My mind is really active during the first week of the term. And my schedule is typically busy, too. But this weekend I have space. I'm grateful for the gentle reminder that space is needed--a place for my mind, body, & spirit to rest. In fact, I'll end here, so I can treat myself to a nap!

January 3, 2012

Belonging


It's human nature to want to be liked and to belong. This is something with which I struggle. I want people to like me--in fact, to love me. I want this from my family, friends, students,  and colleagues. Yet when I push for this--that is, external affirmations rather than internal centeredness--I lose sight of my authenticity.

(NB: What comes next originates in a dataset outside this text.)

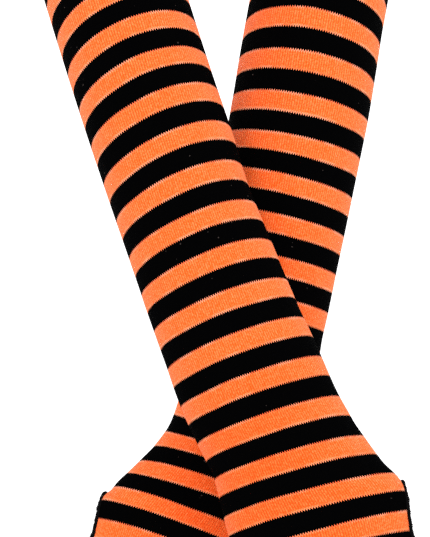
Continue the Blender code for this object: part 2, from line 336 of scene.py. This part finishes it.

In his book, The Courage to Teach, Parker Palmer openly talks about a class where he fervently tried to engage one particular student; and in doing so, he lost his focus and the bigger-picture of learning. He lost the entire class by focusing on being liked by one student. Such is the human condition. And, as a teacher who really wants my students to learn (and to respect and like me!), I can relate.

Recently I read an interview with Desmond Tutu. When asked about the trait he least likes about himself: the fact that he loves to be loved. Yes, that external validation is SO alluring. Our egos can turn it into the reality--the thing for which we must strive. But, when we constantly search  for okay-ness outside of ourselves, we actually lose our connection. That is, authentic connection is a very different thing from belonging.

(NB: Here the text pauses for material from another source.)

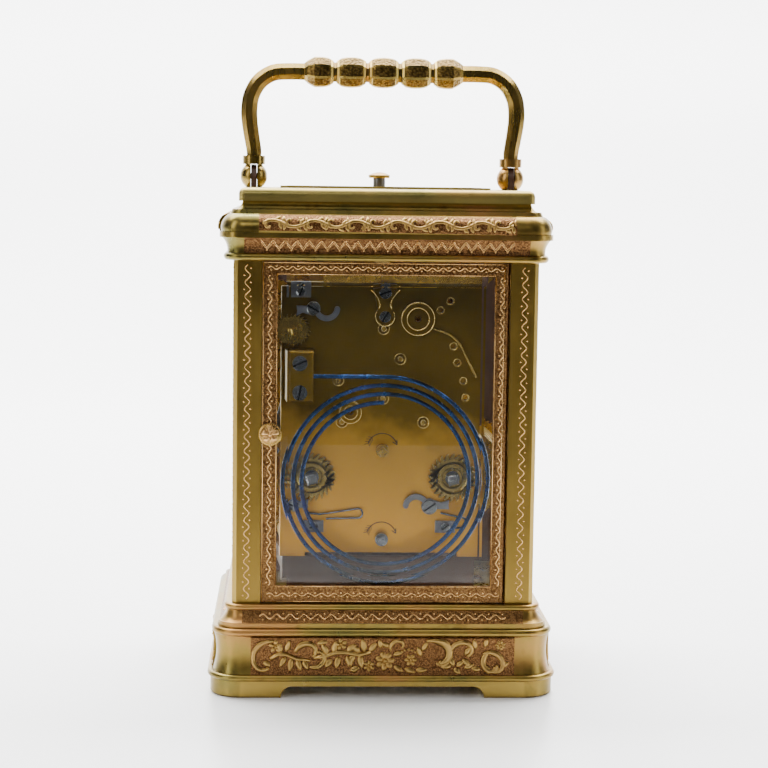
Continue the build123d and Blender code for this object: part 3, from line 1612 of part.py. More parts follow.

Connection comes from a deep self-awareness that we are okay just the way we are. When we are connected (to others & to ourselves), we believe in our basic goodness. When we long to be loved, we doubt our basic goodness. True connection is filling; the search for belonging is depleting.

Every day, I walk the path between wanting to be loved and knowing in my heart I am okay. When I'm mindful, I fully understand that trusting my authentic self actually leads to more connection, more learning, more loving, & more happiness. I know this in my heart, yet I must continue to remind myself. Such is the life path--a path on which I'm grateful to travel, and on which I know I have much (connected) company.